■ **Dataset content**:
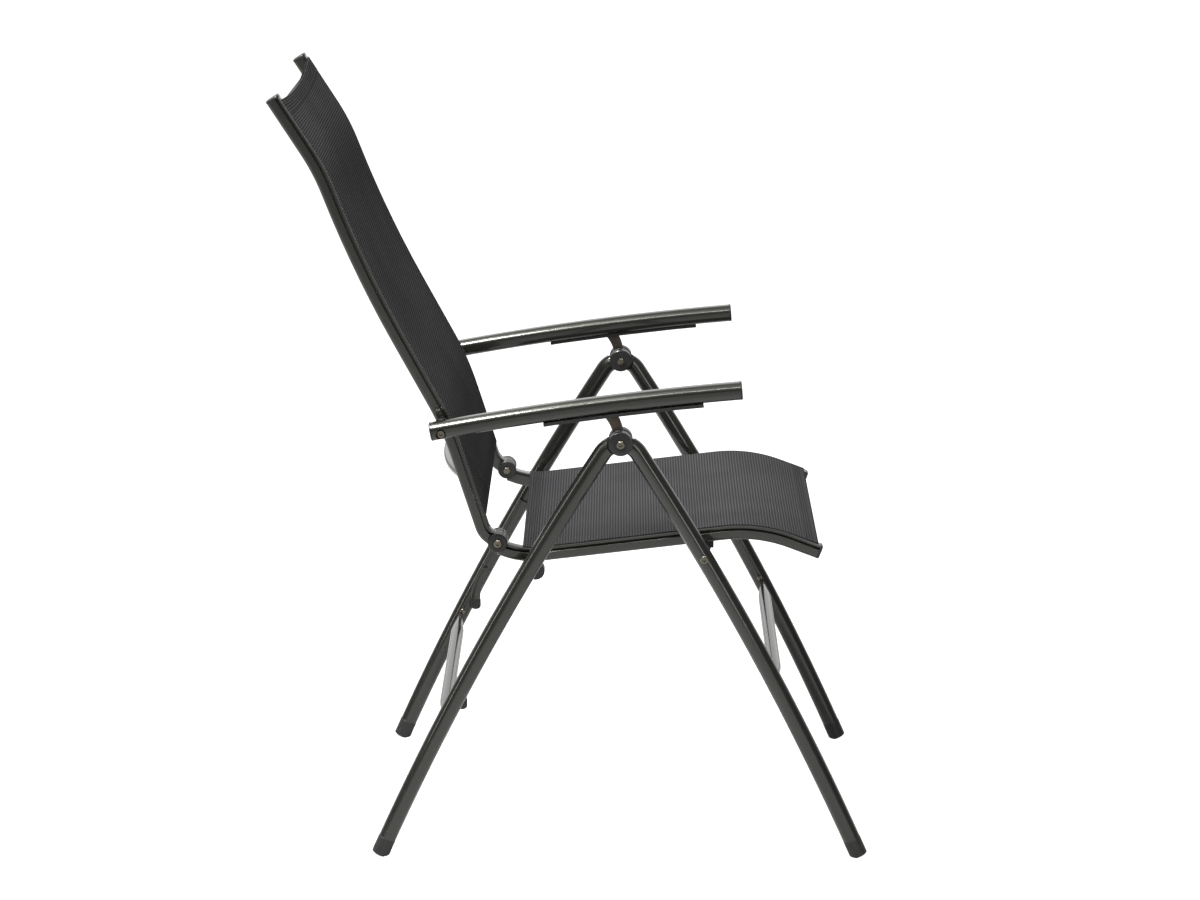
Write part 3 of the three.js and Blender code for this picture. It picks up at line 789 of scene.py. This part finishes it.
def makeBolt(name, hinge, body, node, collar=None):
    sizes, place = boltSizes, hinges[hinge]
    inner, outer = boltSpans[hinge]
    piece = turnPiece(name, place, outFrom(outer, sizes["head"]), sizes["headSides"], smoothUnder["turned"])
    combine(piece, turnPiece("tool", place, outFrom(outer, sizes["socket"]), sizes["hexSides"]), "DIFFERENCE")
    shaft = [(inner - sizes["shaftInner"], sizes["shaft"]), (outer + sizes["shaftOuter"], sizes["shaft"])]
    extras = [
        turnPiece("shaft", place, shaft, sizes["shaftSides"]),
        turnPiece("nut", place, outFrom(inner, sizes["nut"]), sizes["hexSides"], smoothUnder["nut"]),
    ]
    if collar:
        start, end, wide, edge = collar["start"], collar["end"], collar["diameter"], sizes["collarEdge"]
        profile = [(start, wide - 2 * edge), (start + edge, wide), (end - edge, wide), (end, wide - 2 * edge)]
        extras.append(turnPiece("collar", place, profile))
    joinPieces(piece, extras)
    dressPair(piece, body, boltSlot, node)


makeBolt("topBoltRight", "top", "front_frame", "top_hinge_bolt_{side}")
makeBolt("seatPivotBoltRight", "seatPivot", "front_frame", "seat_pivot_bolt_{side}", seatCollar)
makeBolt("backBoltRight", "back", "back_hinge_pins", "back_hinge_bolt_{side}")
makeBolt("armBoltRight", "arm", "arm_pivot_pins", "arm_pivot_bolt_{side}")
dressPair(turnPiece("armBushRight", hinges["arm"], armBush, smooth=smoothUnder["turned"]), "arm_pivot_pins",
          nylonSlot, "arm_pivot_bush_{side}")
print("bolts made")

# Rails: a tube with a channel on its outer side, near the sling, and the groove of the sling's edge inside.
railSizes = {
    "width": 22,
    "depth": 20,
    "corner": 5,
    "groove": 1.6,
    "grooveDepth": 3,
    "grooveHeight": 7.2,
    "grooveLip": (0.6, 0.3),
    "grooveClear": 0.4,
    "channel": (3.6, 7.4),
    "channelDepth": 6.5,
    "channelFlare": 0.3,
    "channelLip": [(0, -0.5), (-0.4, 0)],
    "brow": [(-0.8, -1.2), (-1.2, -0.4), (-2, 0)],
    "browIn": 1,
    "beforeHinge": 9,
    "hubClear": 29,
    "hubReach": 14,
    "hubGap": 2.8,
    "capExtra": 0.2,
    "capReach": (-0.2, 2.6, 3.5, 4),
    "capShares": (1, 1, 0.95, 0.84),
}


# The section for a sling on the left of the run (face 1), turned over for a sling on its right.
def railSection(face):
    sizes = railSizes
    points = barSection(sizes["width"], sizes["depth"], sizes["corner"])
    inner, outer, top = -sizes["width"] / 2, sizes["width"] / 2, sizes["depth"] / 2
    near, far = sizes["channel"]
    floor = outer - sizes["channelDepth"]
    channel = [(outer + across, near + up) for across, up in sizes["channelLip"]]
    channel += [(floor, near + sizes["channelFlare"]), (floor, far - sizes["channelFlare"])]
    channel.append((outer - sizes["browIn"], far))
    channel += [(outer + across, top + up) for across, up in sizes["brow"]]
    low = sizes["grooveHeight"] - sizes["groove"] / 2
    high = sizes["grooveHeight"] + sizes["groove"] / 2
    lipIn, lipUp = sizes["grooveLip"]
    bed = inner + sizes["grooveDepth"]
    groove = [(inner + lipIn, high + lipUp), (bed, high), (bed, low), (inner, low)]
    upperInner = [(across, up) for across, up in points if across < 0 and up > high + sizes["grooveClear"]]
    lower = [(across, up) for across, up in points if up < 0]
    section = channel + upperInner + groove + lower
    return section if face > 0 else [(across, -up) for across, up in reversed(section)]


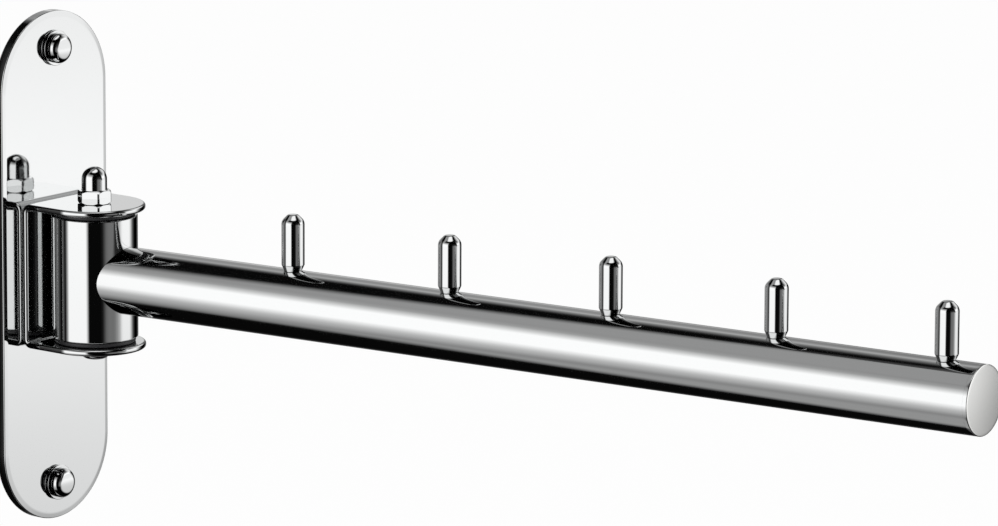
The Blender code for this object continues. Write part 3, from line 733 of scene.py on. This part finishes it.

■ **The task**: All of the data shown above must be copied exactly.

■ **Solution for this exercise**:
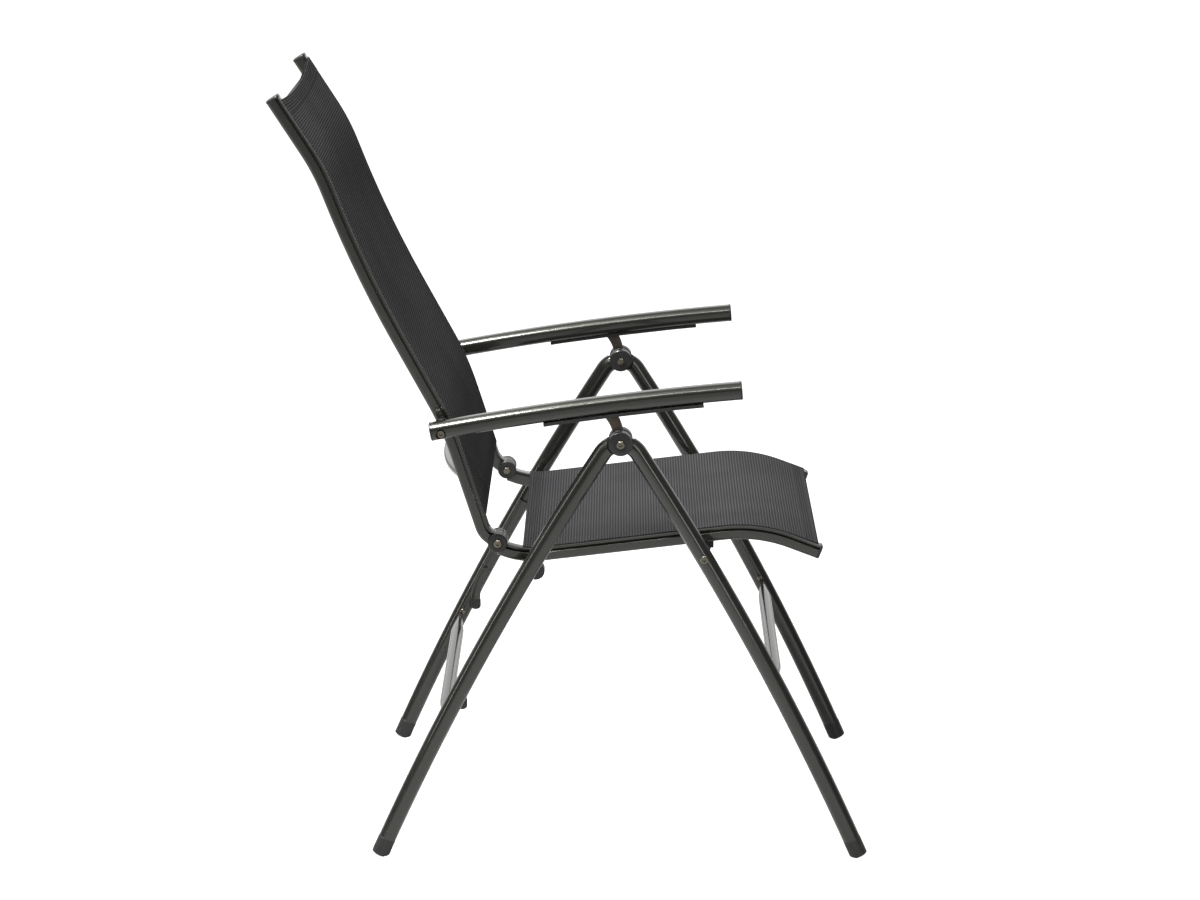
Write part 3 of the three.js and Blender code for this picture. It picks up at line 789 of scene.py. This part finishes it.
def makeBolt(name, hinge, body, node, collar=None):
    sizes, place = boltSizes, hinges[hinge]
    inner, outer = boltSpans[hinge]
    piece = turnPiece(name, place, outFrom(outer, sizes["head"]), sizes["headSides"], smoothUnder["turned"])
    combine(piece, turnPiece("tool", place, outFrom(outer, sizes["socket"]), sizes["hexSides"]), "DIFFERENCE")
    shaft = [(inner - sizes["shaftInner"], sizes["shaft"]), (outer + sizes["shaftOuter"], sizes["shaft"])]
    extras = [
        turnPiece("shaft", place, shaft, sizes["shaftSides"]),
        turnPiece("nut", place, outFrom(inner, sizes["nut"]), sizes["hexSides"], smoothUnder["nut"]),
    ]
    if collar:
        start, end, wide, edge = collar["start"], collar["end"], collar["diameter"], sizes["collarEdge"]
        profile = [(start, wide - 2 * edge), (start + edge, wide), (end - edge, wide), (end, wide - 2 * edge)]
        extras.append(turnPiece("collar", place, profile))
    joinPieces(piece, extras)
    dressPair(piece, body, boltSlot, node)


makeBolt("topBoltRight", "top", "front_frame", "top_hinge_bolt_{side}")
makeBolt("seatPivotBoltRight", "seatPivot", "front_frame", "seat_pivot_bolt_{side}", seatCollar)
makeBolt("backBoltRight", "back", "back_hinge_pins", "back_hinge_bolt_{side}")
makeBolt("armBoltRight", "arm", "arm_pivot_pins", "arm_pivot_bolt_{side}")
dressPair(turnPiece("armBushRight", hinges["arm"], armBush, smooth=smoothUnder["turned"]), "arm_pivot_pins",
          nylonSlot, "arm_pivot_bush_{side}")
print("bolts made")

# Rails: a tube with a channel on its outer side, near the sling, and the groove of the sling's edge inside.
railSizes = {
    "width": 22,
    "depth": 20,
    "corner": 5,
    "groove": 1.6,
    "grooveDepth": 3,
    "grooveHeight": 7.2,
    "grooveLip": (0.6, 0.3),
    "grooveClear": 0.4,
    "channel": (3.6, 7.4),
    "channelDepth": 6.5,
    "channelFlare": 0.3,
    "channelLip": [(0, -0.5), (-0.4, 0)],
    "brow": [(-0.8, -1.2), (-1.2, -0.4), (-2, 0)],
    "browIn": 1,
    "beforeHinge": 9,
    "hubClear": 29,
    "hubReach": 14,
    "hubGap": 2.8,
    "capExtra": 0.2,
    "capReach": (-0.2, 2.6, 3.5, 4),
    "capShares": (1, 1, 0.95, 0.84),
}


# The section for a sling on the left of the run (face 1), turned over for a sling on its right.
def railSection(face):
    sizes = railSizes
    points = barSection(sizes["width"], sizes["depth"], sizes["corner"])
    inner, outer, top = -sizes["width"] / 2, sizes["width"] / 2, sizes["depth"] / 2
    near, far = sizes["channel"]
    floor = outer - sizes["channelDepth"]
    channel = [(outer + across, near + up) for across, up in sizes["channelLip"]]
    channel += [(floor, near + sizes["channelFlare"]), (floor, far - sizes["channelFlare"])]
    channel.append((outer - sizes["browIn"], far))
    channel += [(outer + across, top + up) for across, up in sizes["brow"]]
    low = sizes["grooveHeight"] - sizes["groove"] / 2
    high = sizes["grooveHeight"] + sizes["groove"] / 2
    lipIn, lipUp = sizes["grooveLip"]
    bed = inner + sizes["grooveDepth"]
    groove = [(inner + lipIn, high + lipUp), (bed, high), (bed, low), (inner, low)]
    upperInner = [(across, up) for across, up in points if across < 0 and up > high + sizes["grooveClear"]]
    lower = [(across, up) for across, up in points if up < 0]
    section = channel + upperInner + groove + lower
    return section if face > 0 else [(across, -up) for across, up in reversed(section)]


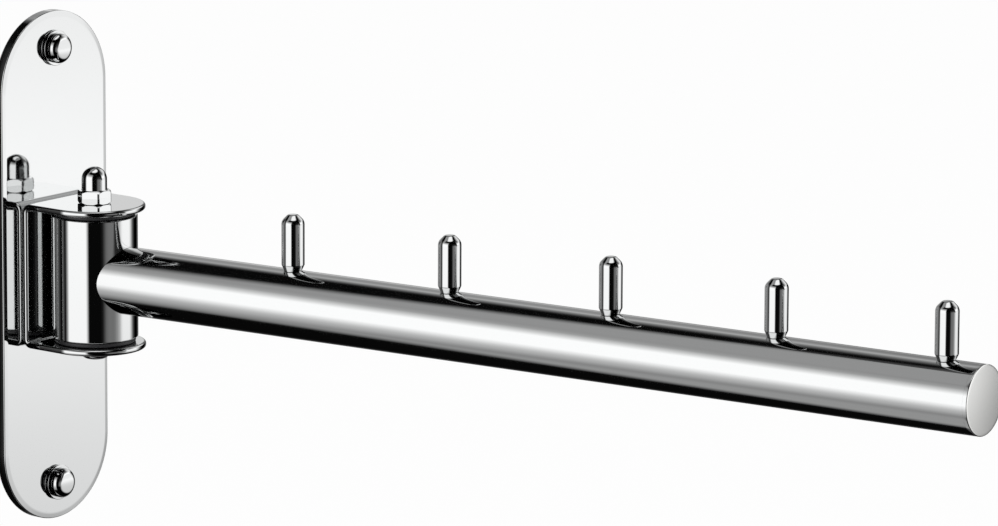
The Blender code for this object continues. Write part 3, from line 733 of scene.py on. This part finishes it.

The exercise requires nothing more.